- Born: Torrence Douglas Parsons March 7, 1941 Pennsylvania, U.S.
- Died: April 2, 1987 (aged 46) Chico, California, U.S.
- Education: Princeton University (PhD)
- Known for: introducing a graph-theoretic view of pursuit–evasion problems
- Scientific career
- Fields: Mathematician
- Doctoral advisor: Albert W. Tucker
- Doctoral students: Tomaž Pisanski

= Torrence Parsons =

American mathematician

Torrence Douglas Parsons (March 7, 1941 - April 2, 1987) was an American mathematician known for his study of graph theory.

== Mathematics ==
Parsons worked mainly in graph theory, and is known for introducing a graph-theoretic view of pursuit–evasion problems. He obtained his Ph.D. from Princeton University in 1966 under the supervision of Albert W. Tucker. Parsons traveled often for his work, especially to Former Yugoslavia. In 1981, Parsons traveled to University of Ljubljana to be the thesis advisor for Tomaž Pisanski's thesis defense. In 1985, he gave a lecture in Dubrovnik.

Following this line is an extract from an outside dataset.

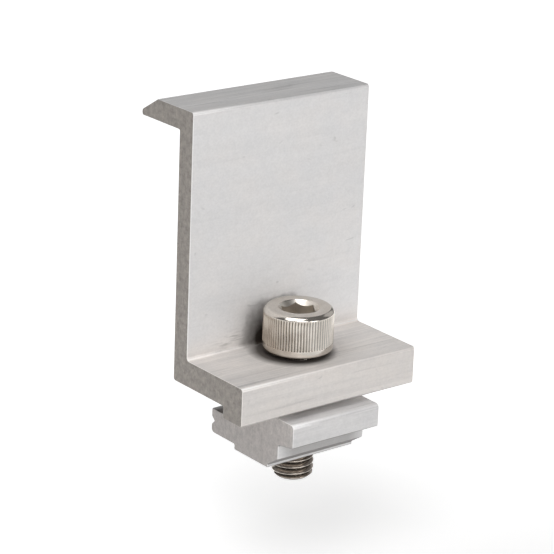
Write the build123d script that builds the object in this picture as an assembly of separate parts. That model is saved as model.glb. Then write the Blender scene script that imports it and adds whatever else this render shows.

== Personal life and death ==
Parsons died on April 2, 1987, at the age of 46 in Chico, California. He had been set to host a lecture at the Australian Mathematical Society in May 1987. The cause of death was ventricular fibrillation, following Parsons running a marathon. Parsons regularly ran marathons. Following Parsons' death, the University of Chico established a memorial fund in his name.

Parsons was married and had two children, a pair of twins named Craig and Russell.